NYU JILP Symposium: When Should International Criminal Tribunals Compromise on Remedies for Prosecutorial Misconduct?

by Sonja Starr

[Sonja B. Starr is an Assistant Professor of Law at the University of Michigan Law School.]

This post is part of the NYU Journal of International Law and Politics Vol. 45, No. 1 symposium. Other posts in this series can be found in the related posts below.

In Policing International Prosecutors, Jenia Iontcheva Turner offers a rich account of the competing interests at stake in cases involving international prosecutors’ misconduct, and advances a strong case that remedial doctrines should squarely acknowledge those competing interests. Because international law has often struggled to close the gap between rights and remedies, many might understandably be skeptical of proposals to explicitly recognize the validity of such gaps. Still, I agree with Turner that in some instances, a candid remedial interest-balancing approach is the best solution to intractable conflicts of legitimate interests.
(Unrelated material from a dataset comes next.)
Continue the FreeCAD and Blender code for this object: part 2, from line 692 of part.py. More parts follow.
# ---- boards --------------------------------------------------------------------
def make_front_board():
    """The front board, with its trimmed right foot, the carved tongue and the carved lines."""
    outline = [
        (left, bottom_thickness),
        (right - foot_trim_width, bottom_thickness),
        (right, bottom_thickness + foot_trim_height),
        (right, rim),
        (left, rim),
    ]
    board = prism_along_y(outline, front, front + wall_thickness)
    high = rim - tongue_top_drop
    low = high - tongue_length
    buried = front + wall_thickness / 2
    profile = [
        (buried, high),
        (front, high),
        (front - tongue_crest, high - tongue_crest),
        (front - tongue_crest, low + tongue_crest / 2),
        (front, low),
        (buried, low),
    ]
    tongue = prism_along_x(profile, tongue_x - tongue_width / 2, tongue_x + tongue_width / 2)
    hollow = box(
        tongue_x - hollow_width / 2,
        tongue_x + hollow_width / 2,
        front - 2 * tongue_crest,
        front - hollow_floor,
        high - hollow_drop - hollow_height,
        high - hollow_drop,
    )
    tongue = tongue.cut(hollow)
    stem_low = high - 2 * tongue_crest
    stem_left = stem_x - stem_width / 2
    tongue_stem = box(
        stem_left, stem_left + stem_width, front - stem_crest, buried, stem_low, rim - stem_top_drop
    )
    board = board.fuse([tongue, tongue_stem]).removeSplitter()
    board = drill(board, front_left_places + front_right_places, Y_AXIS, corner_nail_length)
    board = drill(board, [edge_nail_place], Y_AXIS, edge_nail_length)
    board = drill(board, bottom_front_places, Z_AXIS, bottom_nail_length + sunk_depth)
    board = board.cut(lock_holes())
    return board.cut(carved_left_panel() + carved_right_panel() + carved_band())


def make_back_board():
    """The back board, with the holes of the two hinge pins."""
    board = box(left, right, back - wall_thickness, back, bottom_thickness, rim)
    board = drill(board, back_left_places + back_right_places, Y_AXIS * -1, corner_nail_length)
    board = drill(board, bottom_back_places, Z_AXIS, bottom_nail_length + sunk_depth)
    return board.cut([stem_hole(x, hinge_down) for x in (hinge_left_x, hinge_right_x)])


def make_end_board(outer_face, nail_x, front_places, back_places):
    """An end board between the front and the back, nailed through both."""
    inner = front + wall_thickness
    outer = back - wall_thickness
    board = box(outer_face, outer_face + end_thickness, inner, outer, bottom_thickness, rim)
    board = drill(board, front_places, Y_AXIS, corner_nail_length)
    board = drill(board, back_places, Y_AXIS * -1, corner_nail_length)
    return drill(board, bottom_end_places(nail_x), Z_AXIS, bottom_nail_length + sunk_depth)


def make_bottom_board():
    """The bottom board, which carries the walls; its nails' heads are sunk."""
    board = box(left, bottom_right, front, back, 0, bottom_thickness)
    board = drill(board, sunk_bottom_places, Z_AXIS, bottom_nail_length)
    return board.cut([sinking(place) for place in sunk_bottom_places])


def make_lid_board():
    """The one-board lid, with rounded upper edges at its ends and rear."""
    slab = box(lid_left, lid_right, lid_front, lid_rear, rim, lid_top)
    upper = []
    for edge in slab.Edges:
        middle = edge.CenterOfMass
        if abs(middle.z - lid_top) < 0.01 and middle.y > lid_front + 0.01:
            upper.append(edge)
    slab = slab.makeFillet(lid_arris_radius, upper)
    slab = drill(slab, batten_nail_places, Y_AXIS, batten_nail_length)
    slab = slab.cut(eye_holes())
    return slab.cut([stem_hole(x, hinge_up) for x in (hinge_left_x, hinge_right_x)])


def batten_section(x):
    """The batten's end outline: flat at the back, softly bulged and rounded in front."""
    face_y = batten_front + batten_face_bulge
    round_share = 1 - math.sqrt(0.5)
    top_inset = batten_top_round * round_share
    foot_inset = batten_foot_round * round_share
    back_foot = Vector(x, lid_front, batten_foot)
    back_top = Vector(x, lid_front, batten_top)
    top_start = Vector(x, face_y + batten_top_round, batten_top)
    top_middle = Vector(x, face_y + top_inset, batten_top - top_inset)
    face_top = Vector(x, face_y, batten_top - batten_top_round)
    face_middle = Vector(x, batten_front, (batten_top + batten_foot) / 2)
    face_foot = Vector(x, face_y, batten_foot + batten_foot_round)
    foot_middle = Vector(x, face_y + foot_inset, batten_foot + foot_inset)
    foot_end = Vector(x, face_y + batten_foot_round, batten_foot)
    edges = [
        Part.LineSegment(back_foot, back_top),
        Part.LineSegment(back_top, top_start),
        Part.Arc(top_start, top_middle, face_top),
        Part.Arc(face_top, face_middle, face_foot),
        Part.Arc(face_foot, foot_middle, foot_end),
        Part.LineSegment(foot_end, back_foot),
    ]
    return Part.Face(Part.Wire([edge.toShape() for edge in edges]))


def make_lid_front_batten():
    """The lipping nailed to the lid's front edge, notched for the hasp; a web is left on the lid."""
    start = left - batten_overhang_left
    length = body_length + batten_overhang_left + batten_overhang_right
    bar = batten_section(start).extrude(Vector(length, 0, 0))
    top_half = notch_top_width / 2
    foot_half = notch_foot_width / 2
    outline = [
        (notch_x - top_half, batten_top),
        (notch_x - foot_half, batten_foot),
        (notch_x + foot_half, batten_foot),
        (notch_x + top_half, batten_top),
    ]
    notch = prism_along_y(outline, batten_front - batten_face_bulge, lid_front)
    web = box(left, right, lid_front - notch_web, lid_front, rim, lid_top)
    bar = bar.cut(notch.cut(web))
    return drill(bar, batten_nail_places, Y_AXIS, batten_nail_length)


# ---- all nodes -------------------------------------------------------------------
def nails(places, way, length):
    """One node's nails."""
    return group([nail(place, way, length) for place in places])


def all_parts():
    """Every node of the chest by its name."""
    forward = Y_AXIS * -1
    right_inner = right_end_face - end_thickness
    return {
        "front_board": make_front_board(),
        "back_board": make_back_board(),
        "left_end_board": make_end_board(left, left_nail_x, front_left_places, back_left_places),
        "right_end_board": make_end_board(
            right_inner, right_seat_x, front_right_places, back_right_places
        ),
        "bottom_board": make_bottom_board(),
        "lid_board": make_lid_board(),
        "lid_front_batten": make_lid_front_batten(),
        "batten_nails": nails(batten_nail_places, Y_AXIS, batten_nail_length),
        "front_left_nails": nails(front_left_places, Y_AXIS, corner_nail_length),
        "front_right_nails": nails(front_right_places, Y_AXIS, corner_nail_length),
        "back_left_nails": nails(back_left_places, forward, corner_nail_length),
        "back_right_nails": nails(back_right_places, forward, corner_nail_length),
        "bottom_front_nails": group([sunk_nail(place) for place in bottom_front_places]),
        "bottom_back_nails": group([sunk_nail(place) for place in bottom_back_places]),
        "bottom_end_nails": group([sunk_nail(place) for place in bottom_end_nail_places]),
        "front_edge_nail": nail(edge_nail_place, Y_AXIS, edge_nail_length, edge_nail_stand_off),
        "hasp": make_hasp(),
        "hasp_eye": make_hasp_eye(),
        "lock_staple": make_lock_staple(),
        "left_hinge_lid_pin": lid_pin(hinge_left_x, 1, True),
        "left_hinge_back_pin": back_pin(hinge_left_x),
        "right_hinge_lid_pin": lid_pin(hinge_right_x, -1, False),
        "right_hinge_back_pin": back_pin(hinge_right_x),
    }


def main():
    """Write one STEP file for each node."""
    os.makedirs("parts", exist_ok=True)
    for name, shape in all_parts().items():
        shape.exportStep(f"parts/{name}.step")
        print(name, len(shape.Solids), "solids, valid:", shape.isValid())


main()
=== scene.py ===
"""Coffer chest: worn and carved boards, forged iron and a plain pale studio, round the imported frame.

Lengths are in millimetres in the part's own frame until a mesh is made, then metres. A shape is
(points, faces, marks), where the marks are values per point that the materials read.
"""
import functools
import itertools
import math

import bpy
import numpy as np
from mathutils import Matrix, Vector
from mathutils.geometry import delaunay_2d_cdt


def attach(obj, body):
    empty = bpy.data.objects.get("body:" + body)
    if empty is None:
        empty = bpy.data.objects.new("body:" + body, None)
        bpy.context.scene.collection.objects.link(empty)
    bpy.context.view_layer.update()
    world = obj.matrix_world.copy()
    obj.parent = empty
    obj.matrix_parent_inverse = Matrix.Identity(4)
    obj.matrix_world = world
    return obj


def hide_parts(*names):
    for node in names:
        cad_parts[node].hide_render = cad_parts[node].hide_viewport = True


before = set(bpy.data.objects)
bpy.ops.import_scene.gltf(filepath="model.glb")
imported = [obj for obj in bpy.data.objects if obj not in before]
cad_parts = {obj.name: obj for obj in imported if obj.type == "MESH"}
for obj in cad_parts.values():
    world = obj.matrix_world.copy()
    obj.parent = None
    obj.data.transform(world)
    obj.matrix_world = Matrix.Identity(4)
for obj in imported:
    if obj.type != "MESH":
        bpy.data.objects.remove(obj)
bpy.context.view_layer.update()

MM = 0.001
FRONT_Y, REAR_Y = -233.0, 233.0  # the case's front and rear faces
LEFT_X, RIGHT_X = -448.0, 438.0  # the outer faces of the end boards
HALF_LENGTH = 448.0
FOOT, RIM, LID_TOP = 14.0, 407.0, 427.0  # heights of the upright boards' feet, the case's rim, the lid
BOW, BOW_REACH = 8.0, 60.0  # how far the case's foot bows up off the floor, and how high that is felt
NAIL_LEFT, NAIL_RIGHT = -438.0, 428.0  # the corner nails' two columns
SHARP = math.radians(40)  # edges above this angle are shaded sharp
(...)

I have previously proposed remedial interest-balancing and the use of intermediate remedies (e.g., sentence reduction) in international criminal procedure on the grounds that it might improve the protection of defendants’ rights. Overly rigid remedial rules may perversely often result in no remedy at all, because if the only available remedies involve releasing defendants who may be perpetrators of atrocities or ordering a costly and lengthy retrial, tribunals may find ways to avoid recognizing rights violations in the first place. Turner offers a distinct, complementary argument: even assuming interest-balancing is not ultimately better for defendants, defendants’ rights are not the only important interest at stake. Holding the perpetrators of international crimes accountable and establishing a record of atrocities are vital international interests that sometimes should outweigh the defendant’s right to a remedy for misconduct.

Turner argues persuasively for this conclusion, develops the case for a range of alternative remedies, and proposes a nuanced approach designed to ensure that defendants’ rights are not compromised unnecessarily. In this regard, her proposal could be strengthened if it clearly drew one bright-line distinction: interest-balancing can never justifiably extend to permit courts to allow a conviction that is not based on a fair trial (or a valid guilty plea). By “fair trial,” I mean one that, whatever its failings, remains a legitimate test of whether the defendant’s guilt is established beyond reasonable doubt. If prosecutorial misconduct throws the validity of a conviction into doubt (or, ex ante, has rendered it impossible to ensure a fair trial even if lesser remedies are invoked), the tribunal’s obligation is not just remedial in nature—it is an obligation to cease a continuing violation of the defendant’s rights or to prevent a future one, namely the imposition of wrongful punishment.

The restriction I propose here may well be consistent with Turner’s view: for instance, she states that “a court cannot legitimately assert an interest in an unjust conviction.” But other parts of her analysis suggest that the extent to which trial fairness is compromised is merely one factor (albeit an important one) to weigh in a multi-factor interest-balancing test, a framing that might be read to imply that sufficiently strong countervailing interests could justify allowing a conviction despite fairness concerns that do put its factual validity in doubt.  It would be better to clarify that the prejudice inquiry is a threshold question that determines whether interest-balancing is appropriate at all.

Even with this restriction, Turner’s proposal is important—many of the serious procedural problems in international criminal cases have been of the sort that do not fundamentally undermine confidence in the conviction.  These include unlawful arrest procedures, searches, and seizures, initial detention without counsel or without charges, and undue delays in trial (provided the delays do not undermine the defense). Indeed, even withholding exculpatory evidence—misconduct that generally does threaten trial fairness—can be nonprejudicial in a particular case, for instance if the evidence turns out to be weak, or is eventually turned over in time for trial. In U.S. terminology, such errors would be deemed “harmless,” but this is a misnomer. Serious prosecutorial misconduct causes harm—to the defendant and to the tribunal’s credibility—albeit non-conviction-related harm.  Remedies in such cases are important to compensate the defendant, condemn the violation, and deter future violations. But such remedial interests, while serious, do not necessarily outweigh the punishment interests of atrocity victims and the international community. Courts routinely balance interests implicitly, but bringing this process to the surface and developing explicit legal principles can improve consistency and candor. Turner’s proposal offers such principles, and should be taken seriously by the ICC and other tribunals.

http://opiniojuris.org/2013/04/04/nyu-jilp-symposium-when-should-international-criminal-tribunals-compromise-on-remedies-for-prosecutorial-misconduct/

One Response

  1. I would guess that Jenia would probably agree that a trial that is not fundamentally fair should not be allowed to stand.  On that point, I would look to her arguments in an earlier article (Defense Perspectives on Law and Politics in International Criminal Trials, 48 Va. J. Int’l L. 529 (2008)) which I think can be fairly read to claim that trials should always remain fundamentally fair even when they try to accommodate political considerations (i.e., considerations other than those solely of the accused’s guilt).